Der Interessenverband für Anleger (IVA) kritisierte in einer Stellungnahme gegenüber der APA ebenfalls die geplanten Schritte: „Damit stehen die Aktionäre im Streubesitz, darunter viele österreichische Aktiensparer, vor dem Totalverlust“, sagte IVA-Vorstand Florian Beckermann. Dass Tojner ebenfalls von dem Kapitalschnitt betroffen sei, sieht der IVA nicht: „Zur Erinnerung: Tojner hat zuletzt im Sommer 2022 groß Kasse gemacht und mehrere Aktienpakete zu wesentlich höheren Kursen verkauft, seither geht es mit der Varta-Aktie bergab.“ Für Beckermann agiere Tojner als „schillernder Glücksritter“. Das StaRUG scheine – wie bei der Leoni AG – zum Nachteil der Aktionäre genutzt zu werden, ergänzte Beckermann.

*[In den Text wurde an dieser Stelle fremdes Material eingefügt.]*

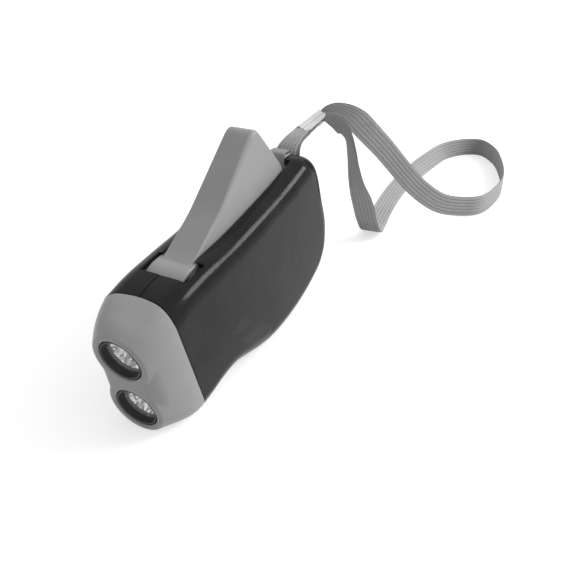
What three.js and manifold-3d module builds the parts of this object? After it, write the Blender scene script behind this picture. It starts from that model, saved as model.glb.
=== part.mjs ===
// Two-lamp dynamo torch with a squeeze lever, standing on its lower edge.
// Millimetres, +Z up, lamps towards -Y, the side with the flywheel towards +X.
import * as THREE from 'three';
import { mergeVertices } from 'three/addons/utils/BufferGeometryUtils.js';
import Module from 'manifold-3d';

const wasm = await Module();
wasm.setup();

const deg = Math.PI / 180;
const half = (size) => size / 2;

// Overall sizes of the torch, which the side outline follows
const overallLength = 104.4;
const shellHeight = 55;
const shellThickness = 24;
const edgeRadius = 6;
const wall = 1.6;

// Clearances of still pieces, of turning pieces and of the parting line; run-out of cuts
const fit = 0.3;
const runningGap = 0.5;
const partingGap = 0.3;
const overrun = 2;

// Head: two barrels, one above the other, tipped down with the whole nose
const noseDown = 12 * deg;
const barrelRadius = 8.3;
const lampSpacing = 18.2;
const neckHalfWidth = 6.6;
const lampBoreRadius = 6.65;
const faceWall = 2.2;
const flareLength = 13;
const seamTilt = 18 * deg;
const seamFoot = 22.1;
const seamCrown = 2.6;

// Lamp pieces, from the front face inwards
const ringWall = 0.5;
const ringLength = 4.3;
const lensRecess = 2.4;
const lensThickness = 0.9;
const lensDome = 0.5;
const reflectorDepth = 6;
const reflectorWall = 0.5;
const reflectorLip = 0.2;
const ledRadius = 2.5;
const ledSocket = 0.4;
const boardThickness = 1.2;

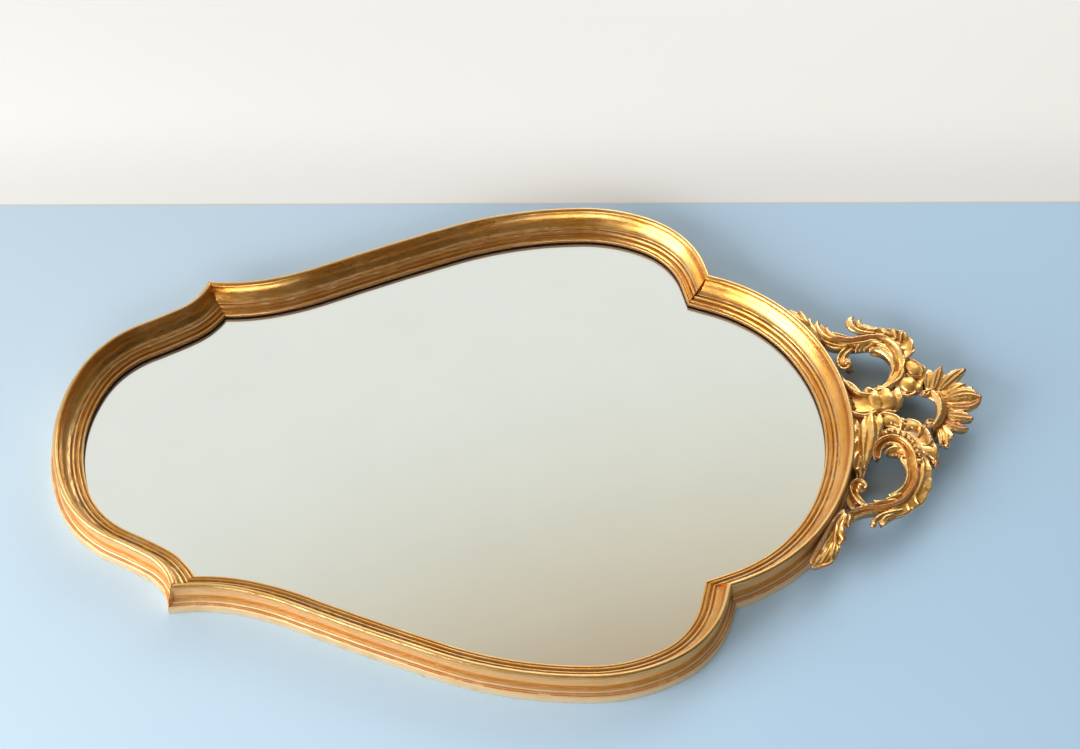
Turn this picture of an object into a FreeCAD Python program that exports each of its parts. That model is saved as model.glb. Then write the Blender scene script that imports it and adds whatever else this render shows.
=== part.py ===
"""Scalloped wall mirror, lying on its back.

The glass faces +Z, the carved crest points along +X, and the back of the frame lies on z = 0.
The moulding follows the sight edge of the glass, which is drawn in tangent arcs with two cusps a side.
"""
import FreeCAD, Part
import math
import os
from FreeCAD import Matrix, Vector

# Sight edge of the glass, from the lowest point of the bottom arch to the highest of the top arch
sight_length = 755.0
cusp_run = 26.4                     # straight run on both sides of each shoulder cusp

# Moulding section
moulding_width = 33.2
moulding_height = 36.3
lip_thickness = 4.0                 # wood in front of the glass
rebate_width = 8.0

# Glass and back board
board_recess = 1.8                  # board's back, in from the back of the frame
board_thickness = 3.0
glass_thickness = 4.0
edge_clearance = 1.5                # round the glass and the board, in the rebate
brad_radius = 0.6
brad_length = 14.0
brad_bite = 9.0                     # length of a brad inside the rebate wall

# Mitre splines
spline_length = 10.0
spline_margin = 4.85                # wood left on both sides of a spline, across the moulding's back
spline_thickness = 3.0
spline_height = 7.0                 # lower face, above the back

# Crest
crest_size = 100.0                 # the crest's outlines are drawn in shares of this
core_back = 2.0
core_front = 29.0
scroll_back = 13.0
scroll_front = 25.0
fan_back = 17.0
fan_front = 31.0
leaf_back = 5.0
leaf_front = 27.0
rim_radius = 4.2
rim_height = 28.0                   # middle of a scroll's rounded rim, above the back
fan_rim_height = 34.0
volute_radius = 7.0
fold_radius = 6.0
fold_height = 27.0
rib_radius = 4.0
rib_height = 30.0

# Crest fixings
dowel_radius = 3.0
dowel_length = 26.0
dowel_height = 10.5
dowel_spread = 16.0                 # between the two dowels
strap_width = 16.0
strap_length = 38.0
strap_thickness = 2.0
strap_spread = 30.0                 # between the two straps
strap_overlap = 20.0                # length of a strap on the top rail
strap_end = 6.0                     # from a strap's end to its screw
wood_screw_radius = 1.6
wood_screw_length = 14.0
countersink_radius = 3.2

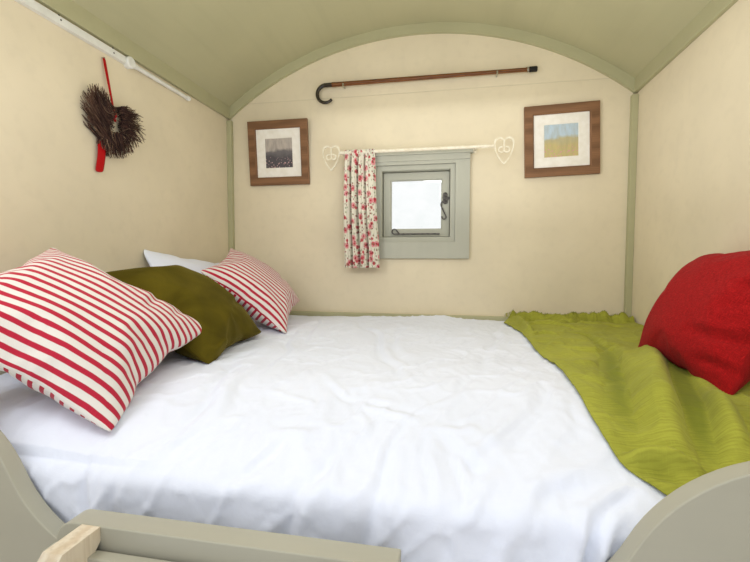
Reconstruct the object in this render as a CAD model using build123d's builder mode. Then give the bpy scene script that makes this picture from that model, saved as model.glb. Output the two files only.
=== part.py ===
from build123d import *
from math import sqrt, sin, tan, radians, degrees, asin, acos
import os

# Sleeping end of a shepherds hut: the end bay with its window, built-in bed and bedding.
# Millimetres. X runs across the hut, +Y into the end wall, +Z up.
# The origin is on the ground, on the hut's centre line, under the end wall's inner face.
# A size called a level is a height above the floor boards.

# Hut shell
inner_width = 1950
bay_length = 2000
wall_thick = 80
bearer_height = 100
bearer_width = 70
bearer_count = 5
floor_thick = 22
seat_gap = 0.3

# Barrel roof, struck from one centre line that runs the length of the hut
apex_level = 2294
trim_radius = 1537
trim_height = 44
trim_thick = 18
lining_thick = 9
deck_thick = 50
eaves_overhang = 60
gable_overhang = 90
barge_height = 95
barge_thick = 22

# Corrugated roof sheet
wave_pitch = 76
wave_depth = 18
sheet_thick = 2.5

# Painted trims inside
strip_size = 25
strip_clear = 2
cornice_thick = 16
cornice_height = 48
ledge_thick = 20
ledge_height = 45
ledge_level = 955

# Window opening, frame and outer sill
window_x = 7
window_level = 1495
light_width = 331
light_height = 322
frame_thick = 25
frame_proud = 6
frame_bevel = 4
stop_thick = 12
stop_width = 14
sill_proud = 45
sill_thick = 30
sill_fall = 12

# Inner casing
casing_width = 68
casing_thick = 20
casing_round = 2
head_height = 43
head_step_height = 27
head_step = 7
cap_height = 15
cap_proud = 12
apron_height = 80

# Sash and pane
sash_gap = 3
sash_stile = 40
sash_thick = 35
sash_setback = 30
sash_bevel = 7
glass_thick = 4
glass_rebate = 8

# Wrought-iron window furniture
iron_thick = 6
stay_length = 235
stay_rise = 16
stay_loop = 12
stay_turn = 230
stay_tail = 24
peg_radius = 4
plate_width = 24
plate_height = 58
plate_thick = 3
tail_lift = 27
tail_scroll = 11
tail_scroll_turn = 270
tail_swing = 20
tail_swing_turn = 115
tail_reach = 52
tail_foot = 10
tail_foot_turn = 230

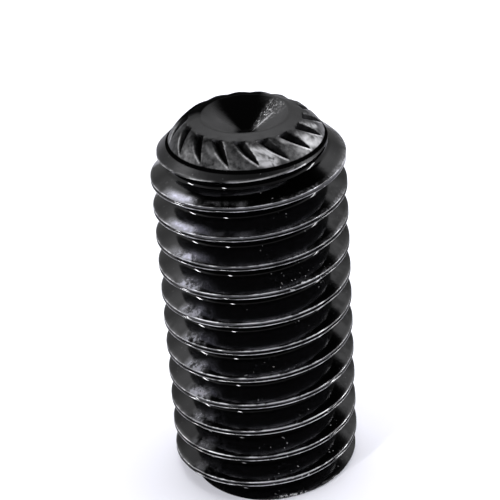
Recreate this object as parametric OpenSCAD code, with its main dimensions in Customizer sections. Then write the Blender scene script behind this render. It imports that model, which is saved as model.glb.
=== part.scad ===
// Metric socket set screw with a knurled cup point, in millimetres.
// It stands on its socket end with the cup up, and the Z axis is the axis of the screw.
// One piece of steel wire is headed, gets its socket and its knurled point in the same
// press, and is then rolled between flat dies, which leaves a right-hand thread.

/* [Thread] */
// Nominal diameter of the thread
nominal_d = 5; // [4.8:0.1:6]
// How far the crests of the rolled thread lie below the nominal diameter
crest_allowance = 0.14; // [0.04:0.02:0.18]
// Distance from one crest to the next
pitch = 0.8; // [0.5:0.05:0.9]
// Angle between the two flanks of the groove
flank_angle = 60; // [55:1:65]
// Width of the flat that is left on each crest
crest_flat = 0.12; // [0.06:0.01:0.18]
// Radius at the bottom of the groove
root_radius = 0.11; // [0.06:0.01:0.14]
// Direction, seen from above, in which a crest runs into the plane of the socket end
crest_direction = 335; // [0:1:359]
// Straight steps in one turn of the thread
turn_steps = 48; // [36:4:60]

/* [Screw] */
// Overall length, from the socket end to the ridge round the cup
length = 10; // [7:0.5:20]
// Width and height of the chamfer round the socket end
end_chamfer = 0.18; // [0.1:0.02:0.4]
// Slope of the chamfer at the point end, measured from the axis
point_chamfer_angle = 45; // [40:1:50]

/* [Socket] */
// Hexagon socket across its flats
socket_flats = 2.52; // [2:0.02:2.8]
// Depth of the full hexagon
socket_depth = 3.6; // [2:0.1:4.5]
// Included angle of the cone that the punch leaves at the bottom
socket_cone_angle = 120; // [100:5:140]
// Diameter of the countersink at the mouth of the socket
countersink_d = 3.1; // [3.02:0.02:3.4]
// Included angle of the countersink
countersink_angle = 90; // [80:5:120]

/* [Cup point] */
// Diameter of the ridge that bites into the shaft
ridge_d = 2.26; // [2.1:0.02:2.5]
// Radius of the rounded ridge
ridge_radius = 0.14; // [0.08:0.02:0.2]
// Slope of the land outside the ridge, where it leaves the ridge
land_slope = 16; // [10:1:22]
// How far the land bulges out between the ridge and the knurl
land_bulge = 0.008; // [0.002:0.002:0.012]
// Included angle of the cup
cup_angle = 120; // [110:2:130]
// Radius at the bottom of the cup
cup_bottom_radius = 0.4; // [0.1:0.05:0.5]

/* [Knurl] */
// Number of slanted grooves
groove_count = 16; // [12:1:20]
// Diameter of the edge between the land and the knurled flank
knurl_top_d = 2.85; // [2.75:0.05:3]
// How far that edge lies below the ridge
knurl_drop = 0.115; // [0.1:0.005:0.14]
// Height of the knurled flank
knurl_height = 0.5; // [0.4:0.01:0.6]
// How far the flank bulges out beyond a straight cone
knurl_bulge = 0.06; // [0.02:0.01:0.1]
// How far the foot of the knurl lies inside the bottom of the thread groove
foot_inset = 0.02; // [0.01:0.01:0.06]
// Radius of the line rolled in round the foot of the knurl
foot_line_radius = 0.03; // [0.02:0.01:0.05]
// Turn of a groove about the axis, from its upper to its lower end
groove_twist = 14; // [8:0.5:20]
// Depth of a groove at its upper end
groove_top_depth = 0.13; // [0.06:0.01:0.16]
// Depth of a groove at its lower end
groove_foot_depth = 0.03; // [0.01:0.01:0.05]
// Height of the lower end of a groove, as a share of the height of the flank
groove_foot_share = 0.2; // [0.1:0.05:0.4]
// Included angle of a groove
groove_angle = 84; // [60:2:90]
// Direction, seen from above, of the upper end of the first groove
groove_direction = 263; // [0:1:359]

/* [Hidden] */
$fn = 96;

// Amount by which a cutting shape runs past the surface that it cuts
cut_over = 0.3;
// Straight steps in each rounded stretch of the blank's outline
arc_steps = 8;

crest_r = (nominal_d - crest_allowance) / 2;
half_flank = flank_angle / 2;
sharp_depth = (pitch - crest_flat) / 2 / tan(half_flank);
thread_depth = sharp_depth - root_radius * (1 / sin(half_flank) - 1);
root_r = crest_r - thread_depth;

ridge_centre = [ridge_d / 2, length - ridge_radius];
ridge_edge = ridge_centre + ridge_radius * [sin(land_slope), cos(land_slope)];
knurl_top_r = knurl_top_d / 2;
knurl_top_z = length - knurl_drop;
knurl_foot_r = root_r - foot_inset;
knurl_foot_z = knurl_top_z - knurl_height;

cup_slope = 90 - cup_angle / 2;
cup_edge = ridge_centre + ridge_radius * [-sin(cup_slope), cos(cup_slope)];
cup_apex_z = cup_edge[1] - cup_edge[0] * tan(cup_slope);
cup_bottom_centre = [0, cup_apex_z + cup_bottom_radius / cos(cup_slope)];

// Points of an arc in the plane of the outline, from one angle to another
function arc(centre, radius, from, to) =
    [for (i = [0:arc_steps])
        let (a = from + (to - from) * i / arc_steps)
        centre + radius * [cos(a), sin(a)]];

// Arc through two points that stands out by a given height beyond their chord
function bulged(from, to, height) =
    let (
        chord = norm(to - from),
        radius = (chord * chord / 4 + height * height) / 2 / height,
        along = (to - from) / chord,
        outward = [along[1], -along[0]],
        centre = (from + to) / 2 - (radius - height) * outward,
        half = asin(chord / 2 / radius),
        middle = atan2(outward[1], outward[0])
    )
    arc(centre, radius, middle - half, middle + half);

// Half outline of the blank, from the socket end over the knurled flank into the cup
blank_outline = concat(
    [
        [0, 0],
        [crest_r - end_chamfer, 0],
        [crest_r + cut_over, end_chamfer + cut_over],
        [crest_r + cut_over,
            knurl_foot_z - (crest_r + cut_over - root_r) / tan(point_chamfer_angle)],
        [root_r, knurl_foot_z]
    ],
    bulged([knurl_foot_r, knurl_foot_z], [knurl_top_r, knurl_top_z], knurl_bulge),
    bulged([knurl_top_r, knurl_top_z], ridge_edge, land_bulge),
    arc(ridge_centre, ridge_radius, 90 - land_slope, 90 + cup_slope),
    arc(cup_bottom_centre, cup_bottom_radius, cup_slope - 90, -90)
);

// Solid of revolution that the thread, the socket and the knurl are worked into
module blank() {
    rotate_extrude()
        difference() {
            polygon(blank_outline);
            translate([knurl_foot_r, knurl_foot_z])
                circle(r = foot_line_radius);
        }
}

// Section of the thread over one pitch, as radius and height: crest, then the root arc
root_centre = [root_r + root_radius, pitch / 2];
root_half_arc = 90 - half_flank;
thread_section = concat(
    [[crest_r, -crest_flat / 2], [crest_r, crest_flat / 2]],
    [for (a = [-root_half_arc, 0, root_half_arc])
        root_centre + root_radius * [-cos(a), sin(a)]]
);

// Threaded bar, longer than the screw at both ends: its section is carried up the helix,
// and the last point of a section is the first point of the section one turn later
module threaded_bar() {
    points_per_section = len(thread_section);
    turns_below = 2;
    turns = turns_below + ceil(length / pitch) + 1;
    sections = turns * turn_steps;
    bottom = -turns_below * pitch;

    function helix_point(i, j) =
        let (a = crest_direction + 360 * i / turn_steps)
        [
            thread_section[j][0] * cos(a),
            thread_section[j][0] * sin(a),
            thread_section[j][1] + bottom + pitch * i / turn_steps
        ];
    function index(i, j) =
        j == points_per_section ? index(i + turn_steps, 0)
        : i <= sections ? i * points_per_section + j
        : (sections + 1) * points_per_section + i - sections - 1;

    helix_points = concat(
        [for (i = [0:sections]) for (j = [0:points_per_section - 1]) helix_point(i, j)],
        [for (i = [sections + 1:sections + turn_steps]) helix_point(i, 0)]
    );
    axis_bottom = len(helix_points);
    axis_top = axis_bottom + 1;

    side_faces = [
        for (i = [0:sections - 1]) for (j = [0:points_per_section - 1])
            let (
                a = index(i, j),
                b = index(i + 1, j),
                c = index(i + 1, j + 1),
                d = index(i, j + 1)
            )
            each [[a, d, c], [a, c, b]]
    ];
    end_faces = concat(
        [for (i = [0:turn_steps - 1]) [axis_bottom, index(i, 0), index(i + 1, 0)]],
        [for (j = [0:points_per_section - 1]) [axis_bottom, index(0, j + 1), index(0, j)]],
        [for (i = [sections - turn_steps:sections - 1])
            [axis_top, index(i + 1, points_per_section), index(i, points_per_section)]],
        [for (j = [0:points_per_section - 1])
            [axis_top, index(sections, j), index(sections, j + 1)]]
    );
    polyhedron(
        concat(helix_points, [[0, 0, bottom], [0, 0, bottom + (turns + 1) * pitch]]),
        concat(side_faces, end_faces)
    );
}

// Hexagon socket in the lower end, with the cone of the punch and a countersunk mouth
module socket() {
    flats_r = socket_flats / 2;
    translate([0, 0, -cut_over])
        cylinder(h = socket_depth + cut_over, r = flats_r / cos(30), $fn = 6);
    translate([0, 0, socket_depth])
        cylinder(h = flats_r / tan(socket_cone_angle / 2), r1 = flats_r, r2 = 0);
    countersink_h = countersink_d / 2 / tan(countersink_angle / 2);
    over_scale = (countersink_h + cut_over) / countersink_h;
    translate([0, 0, -cut_over])
        cylinder(h = countersink_h + cut_over, r1 = countersink_d / 2 * over_scale, r2 = 0);
}

// Point on or below the bulged flank, by its height up the flank and its depth
function flank_point(share, depth, turn) =
    let (
        foot = [knurl_foot_r, knurl_foot_z],
        top = [knurl_top_r, knurl_top_z],
        along = (top - foot) / norm(top - foot),
        swell = knurl_bulge * (1 - (2 * share - 1) * (2 * share - 1)),
        p = foot + share * (top - foot) + (swell - depth) * [along[1], -along[0]]
    )
    [p[0] * cos(turn), p[0] * sin(turn), p[1]];

// One straight V groove, pressed slantwise into the bulged flank, so that it nearly runs
// out at its foot and ends in a step at the edge of the land
module knurl_groove() {
    top = flank_point(1, groove_top_depth, 0);
    foot = flank_point(groove_foot_share, groove_foot_depth, groove_twist);
    z_axis = (foot - top) / norm(foot - top);
    outward = flank_point(0.5, -1, groove_twist / 2) - flank_point(0.5, 0, groove_twist / 2);
    x_raw = cross(outward, z_axis);
    x_axis = x_raw / norm(x_raw);
    y_axis = cross(z_axis, x_axis);
    groove_w = cut_over * tan(groove_angle / 2);
    multmatrix([
        [x_axis[0], y_axis[0], z_axis[0], top[0]],
        [x_axis[1], y_axis[1], z_axis[1], top[1]],
        [x_axis[2], y_axis[2], z_axis[2], top[2]],
        [0, 0, 0, 1]
    ])
        linear_extrude(height = norm(foot - top))
            polygon([[0, 0], [groove_w, cut_over], [-groove_w, cut_over]]);
}

module set_screw() {
    color([0.13, 0.13, 0.14])
        difference() {
            intersection() {
                threaded_bar();
                blank();
            }
            socket();
            for (i = [0:groove_count - 1])
                rotate([0, 0, groove_direction + 360 * i / groove_count])
                    knurl_groove();
        }
}

set_screw();
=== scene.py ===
"""Looks of a black steel set screw with a knurled cup point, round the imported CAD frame.

The screw stands on its socket end on a white table. Lengths are in millimetres, apart from
those of the table and the lamps, which are in metres, and each mesh is written in metres.
"""

import math

import bpy
import numpy as np
from mathutils import Matrix, Vector


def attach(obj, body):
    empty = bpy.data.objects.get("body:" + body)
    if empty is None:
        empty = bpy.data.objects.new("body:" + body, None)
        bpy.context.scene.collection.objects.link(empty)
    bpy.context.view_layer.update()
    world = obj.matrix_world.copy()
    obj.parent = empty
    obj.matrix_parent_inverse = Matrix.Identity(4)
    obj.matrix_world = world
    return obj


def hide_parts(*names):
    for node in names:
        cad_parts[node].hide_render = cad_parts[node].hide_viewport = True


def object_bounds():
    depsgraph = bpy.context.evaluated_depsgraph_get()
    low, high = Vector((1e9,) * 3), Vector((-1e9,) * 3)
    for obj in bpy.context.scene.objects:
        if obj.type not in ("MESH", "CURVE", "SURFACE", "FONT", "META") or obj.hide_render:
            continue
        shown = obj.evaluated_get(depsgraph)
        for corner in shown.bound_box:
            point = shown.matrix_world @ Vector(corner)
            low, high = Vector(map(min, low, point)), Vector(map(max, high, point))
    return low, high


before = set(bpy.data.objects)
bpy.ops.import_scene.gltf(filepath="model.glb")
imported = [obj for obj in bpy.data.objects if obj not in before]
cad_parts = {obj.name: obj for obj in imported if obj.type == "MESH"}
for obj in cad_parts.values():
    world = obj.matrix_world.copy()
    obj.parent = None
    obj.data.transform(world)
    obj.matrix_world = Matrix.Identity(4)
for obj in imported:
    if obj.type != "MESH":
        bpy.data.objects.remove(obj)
cad_low, cad_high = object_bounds()

# The shank: one length of steel wire, rolled between flat dies that push a right-hand
# thread up out of it. The metal that flows up from both flanks leaves two rounded lips
# with a crevice between them along the crest, and both ends are chamfered.
MM = 0.001
length = (cad_high.z - cad_low.z) / MM
pitch = 0.8
solid_crest_r = 2.43
# The crests of the skin lie just inside those of the solid.
crest_r = 2.4265
crest_flat = 0.12
crest_blend = 0.016
half_flank = math.radians(30)
root_radius = 0.11
crest_direction = 335.0
end_chamfer = 0.18
chamfer_blend = 0.03
lip_place = 0.056
lip_half_width = 0.034
lip_sway = 0.004
crevice_depth = 0.045
crevice_change = 0.45
crevice_end = 0.1
crevice_fade = 0.15
knurl_drop = 0.115
knurl_height = 0.5
sharp_depth = (pitch - crest_flat) / 2 / math.tan(half_flank)
root_r = solid_crest_r - sharp_depth + root_radius * (1 / math.sin(half_flank) - 1)
root_half_width = root_radius * math.cos(half_flank)
foot_z = length - knurl_drop - knurl_height
# On the cone at the point, the radius and the height add up to this.
cone_sum = root_r + foot_z


def rounded_min(a, b, blend):
    """The smaller of a and b, with the corner where they cross rounded off over blend."""
    h = np.clip(0.5 + 0.5 * (b - a) / blend, 0, 1)
    return b + (a - b) * h - blend * h * (1 - h)


def thread_radius(x, opening):
    """Radius of the thread at the height x above the middle of a crest, for x up to half a
    pitch: two round lips with a crevice between them, a straight flank, and an arc at the
    bottom. opening scales the depth of the crevice."""
    x = np.abs(x)
    flank = crest_r - (x - crest_flat / 2) / math.tan(half_flank)
    outside = rounded_min(flank, np.full_like(flank, crest_r), crest_blend)
    lip = np.clip(1 - np.abs(x - lip_place) / lip_half_width, 0, 1)
    fold = crevice_depth * opening * (1 - np.sqrt(1 - (1 - lip) ** 2))
    outside = outside - np.where(x < lip_place, fold, 0)
    from_root = np.minimum(pitch / 2 - x, root_half_width)
    arc = root_r + root_radius - np.sqrt(root_radius**2 - from_root**2)
    return np.where(pitch / 2 - x < root_half_width, arc, outside)


def waves(turn, seeds):
    """A slow wander along the helix, from -1 to 1: a sum of sines of the angle turn, in
    degrees, whose frequencies, phases and shares are the seeds."""
    a = np.radians(turn)
    total = sum(np.sin(f * a + p) * w for f, p, w in seeds)
    return total / sum(w for _, _, w in seeds)


crevice_seeds = [(0.71, 0.3, 1.0), (2.9, 1.9, 0.8), (7.3, 4.0, 0.7), (13.1, 0.8, 0.6)]
lean_seeds = [(0.43, 1.3, 1.0), (1.9, 0.2, 0.7), (5.3, 3.0, 0.5), (17.3, 2.2, 0.35)]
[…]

Darüber hinaus kritisierte der IVA-Vorstand die mangelnde Transparenz: „Der Flagship-Konzern von Tojner, die Montana Tech Components AG, hat so wie Varta Ende Juli 2024 noch immer keine Bilanz für 2023 gelegt und das nach einem Periodenergebnis zum 30. September 2023 mit minus 143 Millionen Euro.“
Bei den Verbindlichkeiten, die Varta großen institutionellen Kreditgebern wie Banken und Hedgefonds schuldet, geht es dem Vernehmen nach um einen Konsortialkredit und Schuldscheine von in Summe knapp einer halben Mrd. Euro. Gläubigervertreter setzen daher darauf, enger in die geplanten Rettungsschritte eingebunden zu werden.